Not like the brazen giant of Greek fame,
With conquering limbs astride from land to land;
Here at our sea-washed, sunset gates shall stand
A mighty woman with a torch, whose flame
Is the imprisoned lightning, and her name
Mother of Exiles. From her beacon-hand
Glows world-wide welcome; her mild eyes command
The air-bridged harbor that twin cities frame.
“Keep, ancient lands, your storied pomp!” cries she
With silent lips. “Give me your tired, your poor,
Your huddled masses yearning to breathe free,
The wretched refuse of your teeming shore.
Send these, the homeless, tempest-tost to me,
I lift my lamp beside the golden door!”

That statue and that poem were explicitly attacked and rejected by Stephen Miller back in the first Trump administration. Those words are anathema to MAGA Republicans. Admiring the “lady who stands in the harbor” makes you their enemy and their foe and their target.

It makes you “woke.”

This is the one redeeming feature of listening to this song a dozen times last night and a dozen more times tonight: the realization that this anthem of American chauvinism is now canceled and rejected because it’s too “woke” for MAGA world.

In any case, the point here is that MOOD music streaming service needs to fix their signal and to provide all of our associates and customers some monetary compensation for the past week of suffering.
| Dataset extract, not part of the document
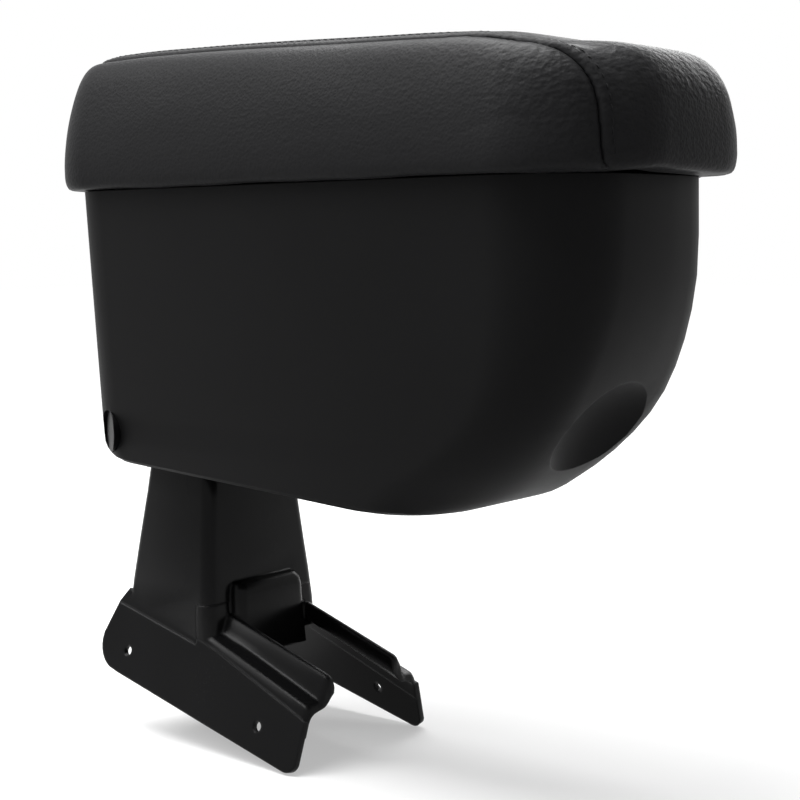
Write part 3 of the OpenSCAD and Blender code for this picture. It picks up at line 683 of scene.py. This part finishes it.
def zinc_steel(rgb):
    """Zinc plate: bright metal with fine drawn lines and cloudy passivation."""
    f = Finish("Zinc-plated steel")
    f.set(Metallic=1.0)
    lines = f.grain(1600, 2.0, vector=f.stretched((0.15, 1.0, 1.0)))
    cloud = f.grain(120, 4.0)
    f.between(lighter(rgb, 0.8), lighter(rgb, 1.12), cloud)
    f.to("Roughness", f.combine("ADD", f.spread(cloud, 0.24, 0.38), f.spread(lines, -0.04, 0.06)))
    f.to("Normal", f.bumped(lines, 0.12, 0.00008))
    return f.material


def coated_steel(rgb):
    f = Finish("Black-coated steel")
    f.set(Specular_IOR_Level=0.45)
    peel = f.grain(700, 2.0)
    edges = f.edge_wear(0.0006)
    f.between(rgb, lighter(rgb, 4.0), f.combine("MULTIPLY", edges, 0.8))
    f.to("Roughness", f.spread(peel, 0.38, 0.5))
    f.to("Normal", f.bumped(peel, 0.2, 0.00015))
    return f.material


def seen_directly(nodes, links):
    """1 on rays from the camera, off shiny things and through clear ones, otherwise 0."""
    path = nodes.new("ShaderNodeLightPath").outputs
    seen = path["Is Camera Ray"]
    for kind in ("Is Glossy Ray", "Is Transmission Ray"):
        either = nodes.new("ShaderNodeMath")
        either.operation = "MAXIMUM"
        links.new(seen, either.inputs[0])
        links.new(path[kind], either.inputs[1])
        seen = either.outputs["Value"]
    return seen


def studio_paper(rgb, near, far):
    """White paper that also glows a little where it is seen, more with the distance from the object."""
    f = Finish("Studio paper")
    f.set(Specular_IOR_Level=0.0, Roughness=0.9)
    f.between(lighter(rgb, 0.985), rgb, f.grain(3, 3.0))
    f.shader.inputs["Emission Color"].default_value = (1, 1, 1, 1)
    seen = seen_directly(f.nodes, f.links)
    gap = f.nodes.new("ShaderNodeVectorMath")
    gap.operation = "LENGTH"
    f.links.new(f.place, gap.inputs[0])
    f.to("Emission Strength", f.combine("MULTIPLY", seen, f.spread(gap.outputs["Value"], near, far, 0.25, 2.0)))
    return f.material


def give(obj, material):
    obj.data.materials.clear()
    obj.data.materials.append(material)


def rounded_shading():
    """A node group that joins a mesh's vertices and shades it smooth, but for its real edges."""
    name, real_edge = "Rounded shading", math.radians(24)
    if name in bpy.data.node_groups:
        return bpy.data.node_groups[name]
    group = bpy.data.node_groups.new(name, "GeometryNodeTree")
    group.interface.new_socket("Geometry", in_out="INPUT", socket_type="NodeSocketGeometry")
    group.interface.new_socket("Geometry", in_out="OUTPUT", socket_type="NodeSocketGeometry")
    nodes, links = group.nodes, group.links
    enter, leave = nodes.new("NodeGroupInput"), nodes.new("NodeGroupOutput")
    weld = nodes.new("GeometryNodeMergeByDistance")
    weld.inputs["Distance"].default_value = 0.004 * MM
    smooth = nodes.new("GeometryNodeSetShadeSmooth")
    smooth.domain = "FACE"
    sharp = nodes.new("GeometryNodeSetShadeSmooth")
    sharp.domain = "EDGE"
    sharp.inputs["Shade Smooth"].default_value = False
    angle = nodes.new("GeometryNodeInputMeshEdgeAngle")
    steep = nodes.new("FunctionNodeCompare")
    steep.data_type = "FLOAT"
    steep.operation = "GREATER_THAN"
    steep.inputs["B"].default_value = real_edge
    links.new(enter.outputs[0], weld.inputs["Geometry"])
    links.new(weld.outputs["Geometry"], smooth.inputs["Geometry"])
    links.new(smooth.outputs["Geometry"], sharp.inputs["Geometry"])
    links.new(angle.outputs["Unsigned Angle"], steep.inputs["A"])
    links.new(steep.outputs["Result"], sharp.inputs["Selection"])
    links.new(sharp.outputs["Geometry"], leave.inputs[0])
    return group


def finish_nodes(names, material):
    for name in names:
        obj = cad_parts[name]
        give(obj, material)
        obj.modifiers.new("Rounded shading", "NODES").node_group = rounded_shading()


# ---------------------------------------------------------------- operators

class ARMREST_OT_cover(bpy.types.Operator):
    """Sew the cover: side panel, top and nose panel, and the topstitch between them"""
    bl_idname = "armrest.cover"
    bl_label = "Sewn cover"

    def execute(self, context):
        sizes, finishes = context.scene.armrest_cover, context.scene.armrest_finishes
        leather = cover_leather(finishes.cover)
        bm, seam = dress_cover(sizes)
        stitches = sew_topstitch(bm, seam, sizes)
        side_panel = panel_from(bm, False, "cover_side", sizes)
        top_panel = panel_from(bm, True, "cover_top", sizes)
        bm.free()
        for panel, node in ((side_panel, "cover_side_panel"), (top_panel, "cover_top_panel")):
            give(panel, leather)
            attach(panel, "lid")
            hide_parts(node)
        give(stitches, sewing_thread(finishes.thread))
        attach(stitches, "lid")
        return {"FINISHED"}


class ARMREST_OT_lid_core(bpy.types.Operator):
    """Finish the lid's moulded base and its foam"""
    bl_idname = "armrest.lid_core"
    bl_label = "Lid base and foam"

    def execute(self, context):
        finishes = context.scene.armrest_finishes
        finish_nodes(["lid_foam"], open_foam(finishes.foam))
        # The cover sinks into the foam at its seam.
        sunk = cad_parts["lid_foam"].modifiers.new("Sunk under the cover", "DISPLACE")
        sunk.strength = -1.6 * MM
        sunk.mid_level = 0
        base = moulded_plastic("Lid base plastic", lighter(finishes.box, 1.15), rough=0.52, specular=0.3, texture=1500,
                               depth=0.35, waviness=0.1)
        finish_nodes(["lid_base"], base)
        return {"FINISHED"}


class ARMREST_OT_storage_box(bpy.types.Operator):
    """Finish the storage box, its pivot caps, mat and buffers"""
    bl_idname = "armrest.storage_box"
    bl_label = "Storage box"

    def execute(self, context):
        finishes = context.scene.armrest_finishes
        shell = moulded_plastic("Box plastic", finishes.box, rough=0.50, specular=0.05, texture=1900, depth=0.30,
                                waviness=0.10)
        finish_nodes(["box_shell"], shell)
        caps = moulded_plastic("Cap plastic", lighter(finishes.box, 0.9), rough=0.42, specular=0.05, texture=1500,
                               depth=0.15, waviness=0.05, wear=2.0)
        finish_nodes(["pivot_cap_left", "pivot_cap_right"], caps)
        finish_nodes(["box_floor_mat", "rim_buffers"], soft_rubber(finishes.rubber))
        return {"FINISHED"}


class ARMREST_OT_foot(bpy.types.Operator):
    """Finish the moulded foot and its stop block"""
    bl_idname = "armrest.foot"
    bl_label = "Foot"

    def execute(self, context):
        finishes = context.scene.armrest_finishes
        foot = moulded_plastic("Foot plastic", finishes.foot, rough=0.22, specular=0.08, texture=900, depth=0.08,
                               waviness=0.35, wear=2.0, edge=1.8 * MM)
        finish_nodes(["foot_moulding", "foot_flange_left", "foot_flange_right"], foot)
        finish_nodes(["tilt_stop_pad"], soft_rubber(finishes.rubber))
        return {"FINISHED"}


class ARMREST_OT_hardware(bpy.types.Operator):
    """Finish the hinge, the pivot and the fasteners"""
    bl_idname = "armrest.hardware"
    bl_label = "Hardware"

    def execute(self, context):
        finishes = context.scene.armrest_finishes
        zinc = zinc_steel(finishes.steel)
        finish_nodes(["stalk_bracket", "bracket_screws", "pivot_spacer", "pivot_bolt", "pivot_nut", "pivot_washers",
                      "hinge_lower_screws", "hinge_upper_screws", "hinge_pin", "cover_staples"], zinc)
        finish_nodes(["hinge_lower_leaf", "hinge_upper_leaf"], coated_steel(finishes.hinge))
        finish_nodes(["pivot_bush_left", "pivot_bush_right"], turned_nylon(finishes.nylon))
        return {"FINISHED"}


class ARMREST_OT_stage(bpy.types.Operator):
    """Set the pale floor, the lamps and the camera"""
    bl_idname = "armrest.stage"
    bl_label = "Stage"

    def execute(self, context):
        studio = context.scene.armrest_studio
        scene = context.scene
        bm = bmesh.new()
        bmesh.ops.create_grid(bm, x_segments=8, y_segments=8, size=FLOOR_SIZE)
        mesh = bpy.data.meshes.new("studio_floor")
        bm.to_mesh(mesh)
        bm.free()
        floor = bpy.data.objects.new("studio_floor", mesh)
        floor.location = (0, 0, frame_low.z - 0.5 * MM)
        scene.collection.objects.link(floor)
        give(floor, studio_paper(tuple(studio.floor), studio.glow_near, studio.glow_far))

        for name, (place, wide, high) in LAMPS.items():
            light = bpy.data.lights.new(name, "AREA")
            light.shape = "RECTANGLE"
            light.size, light.size_y, light.energy = wide, high, getattr(studio, name)
            lamp = bpy.data.objects.new(name, light)
            lamp.location = place
            lamp.rotation_euler = (LIT_CENTRE - Vector(place)).to_track_quat("-Z", "Y").to_euler()
            scene.collection.objects.link(lamp)

        world = bpy.data.worlds.new("Studio light")
        scene.world = world
        world.use_nodes = True
        nodes, links = world.node_tree.nodes, world.node_tree.links
        sky = nodes["Background"]
        sky.inputs["Color"].default_value = (1, 1, 1, 1)
        level = nodes.new("ShaderNodeMapRange")
        level.inputs["To Min"].default_value = studio.sky
        level.inputs["To Max"].default_value = 1.0
        links.new(seen_directly(nodes, links), level.inputs["Value"])
        links.new(level.outputs["Result"], sky.inputs["Strength"])

        around, down, roll = (math.radians(v) for v in VIEW_ANGLES)
        ahead = Vector((-math.sin(around) * math.cos(down), math.cos(around) * math.cos(down), -math.sin(down)))
        right = Vector((math.cos(around), math.sin(around), 0))
        up = right.cross(ahead)
        right, up = (right * math.cos(roll) + up * math.sin(roll), up * math.cos(roll) - right * math.sin(roll))
        lens = bpy.data.cameras.new("camera")
        lens.sensor_width, lens.lens, lens.clip_end = 36, 72, 50
        camera = bpy.data.objects.new("camera", lens)
        turn = Matrix((right, up, -ahead)).transposed().to_4x4()
        camera.matrix_world = Matrix.Translation(VIEWPOINT) @ turn
        scene.collection.objects.link(camera)
        scene.camera = camera
        scene.view_settings.view_transform = "Standard"
        return {"FINISHED"}


class ARMREST_PT_panel(bpy.types.Panel):
    """Buttons that dress the armrest piece by piece"""
    bl_idname = "ARMREST_PT_panel"
    bl_label = "Armrest"
    bl_space_type = "VIEW_3D"
    bl_region_type = "UI"
    bl_category = "Armrest"

    def draw(self, context):
        column = self.layout.column()
        for operator in OPERATORS:
            column.operator(operator.bl_idname)
        for group in ("armrest_cover", "armrest_finishes", "armrest_studio"):
            box = self.layout.box()
            settings = getattr(context.scene, group)
            for name in settings.__annotations__:
                box.prop(settings, name)


GROUPS = {
    "armrest_cover": ArmrestCoverSizes,
    "armrest_finishes": ArmrestFinishes,
    "armrest_studio": ArmrestStudio,
}
OPERATORS = (ARMREST_OT_stage, ARMREST_OT_lid_core, ARMREST_OT_cover, ARMREST_OT_storage_box, ARMREST_OT_foot,
             ARMREST_OT_hardware)


def register():
    for name, group in GROUPS.items():
        bpy.utils.register_class(group)
        setattr(bpy.types.Scene, name, PointerProperty(type=group))
    for cls in (*OPERATORS, ARMREST_PT_panel):
        bpy.utils.register_class(cls)


def unregister():
    for cls in (ARMREST_PT_panel, *reversed(OPERATORS)):
        bpy.utils.unregister_class(cls)
    for name, group in GROUPS.items():
        delattr(bpy.types.Scene, name)
        bpy.utils.unregister_class(group)


def main():
    register()
    bpy.ops.armrest.stage()
    bpy.ops.armrest.lid_core()
    bpy.ops.armrest.cover()
    bpy.ops.armrest.storage_box()
    bpy.ops.armrest.foot()
    bpy.ops.armrest.hardware()


if __name__ == "__main__":
    main()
And they need to retire this “Rain fade backup” permanently. (Or just lend it out to protesters outside of the hotels where ICE agents are staying as though they were normal, decent people who should ever again be allowed a single night’s rest.)


* That post takes it’s title from Bruce Springsteen’s “Darlington County,” from the first part of the chorus. Hence, “Sha la la, la la la, la la la,” rather than, “Sha la la, la la, la la,” if it had been from the second part of the chorus, obviously.